NRCC was founded in 1987 and combines a commitment to human communities with scientific expertise through place-based, adaptive governance approaches (www.nrccooperative.org). According to its website, “This intersection between ecological science and social context is where NRCC makes its greatest contributions.” Unlike most NGOs in the GYE or elsewhere, NRCC focuses on clarifying and securing common interests through prototyping. NRCC’s goals are accomplished by analyzing complex management and policy problems, bridging science and policy for practical solutions, building trust and facilitating dialogue among diverse people and interests, creating learning networks for conservation practitioners, developing leadership and analytical skills in others, and fostering creative and interdisciplinary approaches to problem solving (Wilmot 2007a). Further, NRCC gives particular attention to improving the decision-making process and to developing conservation prototypes (Wilmot and Dixon 2004a, b). One of NRCC’s projects is the Greater Yellowstone Conservation Directory (Northern Rockies Conservation Cooperative and Charture Institute 2007). It has helped organize the arena by making people more aware of each other’s work in order to avoid duplication, increase collaboration, and use scarce resources more efficiently .

Jason Wilmot, the group’s executive director for 10 years, is a wolverine ecologist. Wolverine conservation in the GYE is another potentially intractable controversy (Wilmot 2007b, 2008). Wilmot works as the field director of the Absaroka Beartooth Wolverine Project, which is a collaborative, large-scale conservation effort between Rocky Mountain Research Station, Yellowstone National Park, NRCC, and others. Beyond his research efforts to acquire a better understanding of wolverines and the threats to their survival, he is trying to maintain a dialogue between conservation groups and the federal and state agencies responsible for the species’ management. People like Wilmot, who function as “insiders,” able to maintain a dialogue with all stakeholders, are well equipped to create an inclusive decision process and arena to improve management and develop stronger links between science and policy.

These people and examples are a few among others in the region. They are proving successful at adaptive governance and could be joined or replicated by others .

5.3 Adopt the Adaptive Governance Framework in Problem Solving

Our analysis, based on our experiences as well as literature on adaptive governance , strongly indicates that the situation in the GYE would be significantly improved through use of this more complete and practical framework . Adaptive governance emphasizes adjusting current decision-making processes to actual, on-the-ground situations. It also calls for continually evaluating whether those efforts and policy decisions are effectively moving toward enduring, common interest outcomes. Constant review and learning are keys to successful adaptive governance.

As a flexible framework for policy making, adaptive governance closely evaluates how policies are actually performing and affecting the community on the ground (Brunner et al. 2005). This bottom-up, contextual approach is proving more effective in achieving conservation gains than the traditional approach of scientific management. The use of scientific research, data, and technology as the foundation for environmental policy often lacks the holistic approach necessary to create sustainable and effective policy. Although science is critical in decision making, it alone is not an adequate basis for sound policy making (Pielke 2007). Adaptive governance addresses the politics and science simultaneously in pursuit of the common interest (Brunner et al. 2002).

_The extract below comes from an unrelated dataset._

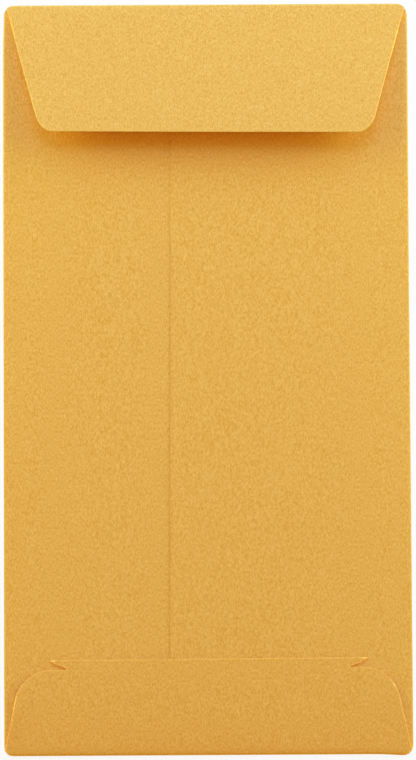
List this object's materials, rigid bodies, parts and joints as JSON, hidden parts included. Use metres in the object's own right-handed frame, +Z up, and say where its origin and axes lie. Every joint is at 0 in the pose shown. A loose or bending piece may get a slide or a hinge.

An important step toward adaptive governance is to accept that the current governing policies are not adequately addressing many issues at hand (Brunner et al. 2005). Managers and policy makers need to realize that instead of using scientific data alone, ideal decisions stem from using scientific knowledge in addition to local and traditional knowledge (Wilkinson et al. 2007). Moreover, decisions need to be community based. This strategy upholds the idea that the common interest is an achievable combination of individual interests of the community.

One of the most important aspects of the adaptive governance approach is its commitment to reviewing management policies, adjusting them, or occasionally abandoning them for better ones. Management and policy can be modified as the context of the issue changes. Managing carnivores and natural resources in the GYE, for example, requires an ability to define what the problems are and to create decision-making processes that are inclusive, constructive, and balanced and that meet the three tests of the common interest. Successful management to date shows this to be true. The governance problems that exist in the GYE can only be addressed if parties are able to meet and work toward common ground solutions (Smith 2012; Yochim 2013).

6 Conclusion

Our rapid assessment showed that conservation management and policy, as evidenced in the programs we surveyed (e.g., grizzly bear and wolf management, snowmobile use, tourism, and others) and the people we talked with, are fraught with conflicting perspectives and contested problem definitions and are fueled by symbol inflation and politics. The participants whom we interviewed and read about described the need for a new, respect-based approach to management and policy. They recognize that science is essential and must be understood in the broadest context. They feel that a new problem-solving, multi-method, contextual approach could help defuse antagonism and gridlock in the many impassioned issues in the GYE today. We recommend a transition to adaptive governance as an overarching paradigmatic framework to address management and policy problems. This could be achieved by using the practice-based, prototyping approach proven to be successful through field trials, based on a growing number of successful examples carried out by creative, committed, and skilled people in the GYE (Clark 2008).

The promise of practice-based prototyping for identifying and securing common interest outcomes in the GYE lies in the fact that this approach provides a unique platform for creating a process that is more inclusive, capable of harnessing local knowledge and experience, and bridging the divide between science and the practical measures needed for effective conservation. This approach also fosters what is currently missing in the GYE—respect and pursuit of human dignity as an overarching goal. We see that adaptive governance can help participants in the region to work toward a practical, functional, and inclusive process to protect resources and values in this highly complex and symbolically charged, yet beautiful and widely treasured, ecosystem.